In a bid to raise awareness of the growing labour shortfall in the construction industry and to highlight career opportunities on offer to career seekers and their influencers, BCITO staged its largest-ever recruitment promotion in March and April.
The campaign included the build of “Not Your Average Shed” — a transportable, high-end entertainment pod/sleepout.
This was built onsite in Sylvia Park in Auckland, New Zealand’s largest shopping centre. A team of eight skilled apprentices across several trades which the BCITO covers, spent three weeks on the project.
Their skills, camaraderie, fun times, hard times, eureka! moments and challenges they faced were all broadcast online at BCITO.TV, and shared across all available social media channels.
As well as being the practical part of the campaign, Not Your Average Shed itself was built with a purpose in mind.
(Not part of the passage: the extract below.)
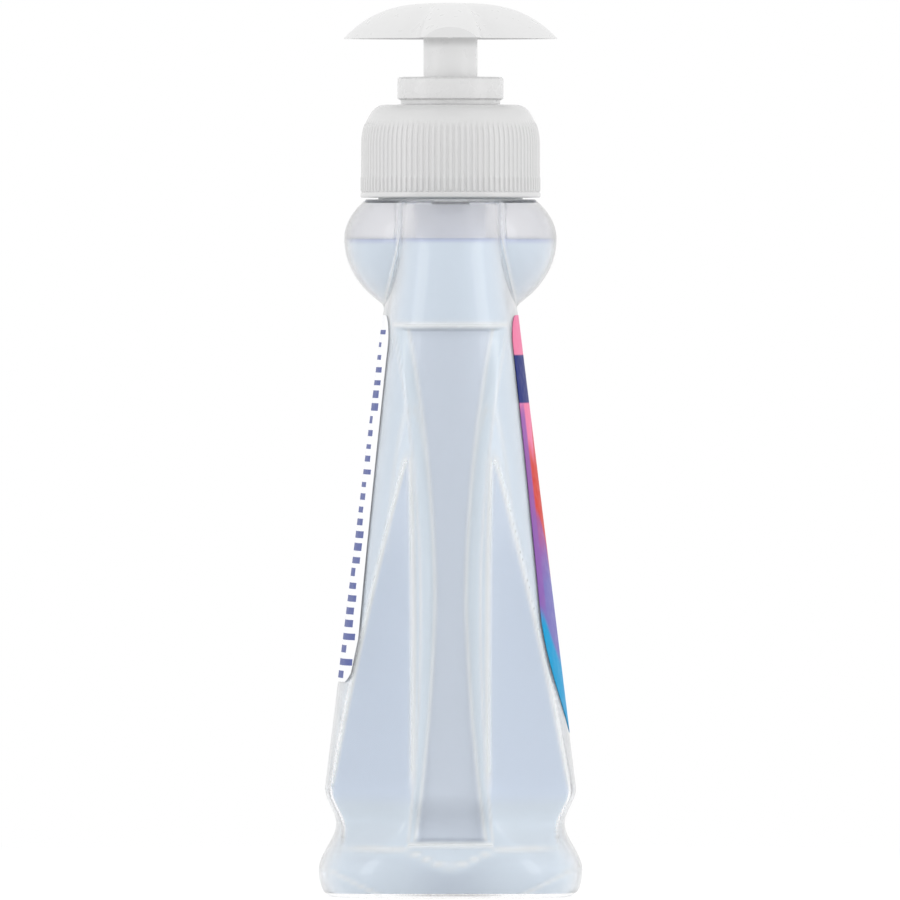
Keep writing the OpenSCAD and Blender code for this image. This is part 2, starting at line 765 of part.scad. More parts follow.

One lucky bidder bought the unique structure for $29,100 which was then donated to Habitat for Humanity Auckland.
New Zealand is facing a major housing crisis, Habitat for Humanity Auckland executive director Conrad LaPointe says.
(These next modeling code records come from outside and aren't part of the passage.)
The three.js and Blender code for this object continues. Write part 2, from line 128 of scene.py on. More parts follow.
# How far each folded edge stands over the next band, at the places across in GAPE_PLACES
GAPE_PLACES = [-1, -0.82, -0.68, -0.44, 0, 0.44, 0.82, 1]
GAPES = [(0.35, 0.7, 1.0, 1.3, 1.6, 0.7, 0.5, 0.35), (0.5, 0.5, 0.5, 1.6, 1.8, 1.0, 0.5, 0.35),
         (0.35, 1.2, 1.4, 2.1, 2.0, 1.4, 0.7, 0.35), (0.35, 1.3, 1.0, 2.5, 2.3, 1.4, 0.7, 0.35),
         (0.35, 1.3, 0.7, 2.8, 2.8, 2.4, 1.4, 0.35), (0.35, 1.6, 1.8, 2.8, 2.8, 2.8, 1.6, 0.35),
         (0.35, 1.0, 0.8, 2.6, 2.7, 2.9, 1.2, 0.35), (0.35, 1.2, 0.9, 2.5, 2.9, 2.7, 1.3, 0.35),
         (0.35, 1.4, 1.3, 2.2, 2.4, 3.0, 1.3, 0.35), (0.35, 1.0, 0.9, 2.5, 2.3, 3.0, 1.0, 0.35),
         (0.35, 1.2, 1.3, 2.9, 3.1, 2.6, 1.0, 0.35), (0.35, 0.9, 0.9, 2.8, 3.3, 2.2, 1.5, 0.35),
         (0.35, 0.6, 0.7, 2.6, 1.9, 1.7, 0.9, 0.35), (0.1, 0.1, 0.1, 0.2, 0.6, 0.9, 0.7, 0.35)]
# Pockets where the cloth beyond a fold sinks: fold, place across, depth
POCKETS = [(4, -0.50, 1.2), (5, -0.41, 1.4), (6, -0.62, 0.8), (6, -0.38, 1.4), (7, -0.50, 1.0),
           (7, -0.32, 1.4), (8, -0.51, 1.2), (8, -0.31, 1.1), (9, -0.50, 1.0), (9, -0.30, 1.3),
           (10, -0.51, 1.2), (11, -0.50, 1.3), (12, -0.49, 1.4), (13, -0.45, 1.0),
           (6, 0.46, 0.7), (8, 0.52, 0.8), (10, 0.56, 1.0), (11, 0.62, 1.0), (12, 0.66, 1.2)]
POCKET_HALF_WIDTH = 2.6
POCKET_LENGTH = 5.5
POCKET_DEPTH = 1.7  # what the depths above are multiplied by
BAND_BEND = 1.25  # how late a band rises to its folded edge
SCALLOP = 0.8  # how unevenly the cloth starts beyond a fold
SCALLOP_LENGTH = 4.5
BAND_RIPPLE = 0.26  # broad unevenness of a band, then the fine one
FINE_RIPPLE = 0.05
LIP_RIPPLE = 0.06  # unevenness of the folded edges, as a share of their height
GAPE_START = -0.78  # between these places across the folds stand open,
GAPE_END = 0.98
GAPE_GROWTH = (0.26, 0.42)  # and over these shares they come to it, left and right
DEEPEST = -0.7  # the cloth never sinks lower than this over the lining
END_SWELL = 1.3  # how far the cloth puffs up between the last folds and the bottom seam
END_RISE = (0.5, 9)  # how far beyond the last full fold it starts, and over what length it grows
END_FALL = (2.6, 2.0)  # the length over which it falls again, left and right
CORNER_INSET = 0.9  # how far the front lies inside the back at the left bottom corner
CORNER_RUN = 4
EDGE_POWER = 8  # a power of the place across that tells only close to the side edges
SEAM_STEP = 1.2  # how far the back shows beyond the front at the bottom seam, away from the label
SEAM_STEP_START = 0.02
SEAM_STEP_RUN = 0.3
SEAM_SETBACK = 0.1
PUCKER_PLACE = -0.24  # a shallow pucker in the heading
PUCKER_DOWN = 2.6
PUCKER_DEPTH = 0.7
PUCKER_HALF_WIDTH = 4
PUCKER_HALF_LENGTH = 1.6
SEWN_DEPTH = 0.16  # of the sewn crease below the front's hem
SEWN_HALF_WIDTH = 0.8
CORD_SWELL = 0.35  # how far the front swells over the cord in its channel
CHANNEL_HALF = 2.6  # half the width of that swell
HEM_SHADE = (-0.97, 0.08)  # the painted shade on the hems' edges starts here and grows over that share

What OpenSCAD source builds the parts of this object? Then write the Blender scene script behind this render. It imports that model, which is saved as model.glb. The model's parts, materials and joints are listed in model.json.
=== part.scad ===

“We believe everybody deserves a decent and affordable place to live. It‘s excellent that the BCITO has focused clearly on the needs of the industry. We won’t be able to tackle the issue of affordability that many families are facing until we properly resource the industry to meet demand,” Mr LaPointe says.
“A vital part of the solution needs to be around training, to ensure we have more skilled builders in the industry. We also need the industry to be innovative and creative, to find new ways to build cost-efficient and healthy homes which will last. The Not Your Average Shed build was a fantastic project.”
BCITO marketing and communications manager Andrew Robertson says the BCITO wanted to take a real, weighty building project, add apprentices and stir so that throughout the campaign content just happened, same as it does on every building site across the country, every day.
“We couldn’t make this stuff up. This is a project that hasn’t been done before and it’s been an amazing way to connect with our audience,” Mr Robertson says.
The project not only highlighted what it’s like to be on a building site all day, but also showcased some of the innovation going on in the industry around product and methods of construction.
There was no better way to show the public what it’s like on the job than to put a live build being constructed by actual apprentices right smack-down in front of them, and say “check out the action — look, see, hear all about it, ask questions, get involved.
And for Habitat for Humanity, the donation of $29,100 has assisted their cause immensely.
Media coverage was strong throughout the campaign — online, in print, on screen and on radio.
In the coming few months the BCITO will be able to measure how much impact this campaign has had on the 186,000 millennials in New Zealand who are actively seeking out their future career options, not to mention the 400,000 or so people of influence in their lives.
For Adoptacar, the successful bidder — 18 sq m of well-built pure escape, or a trendy new office for the car yard — you’ve scored a bargain!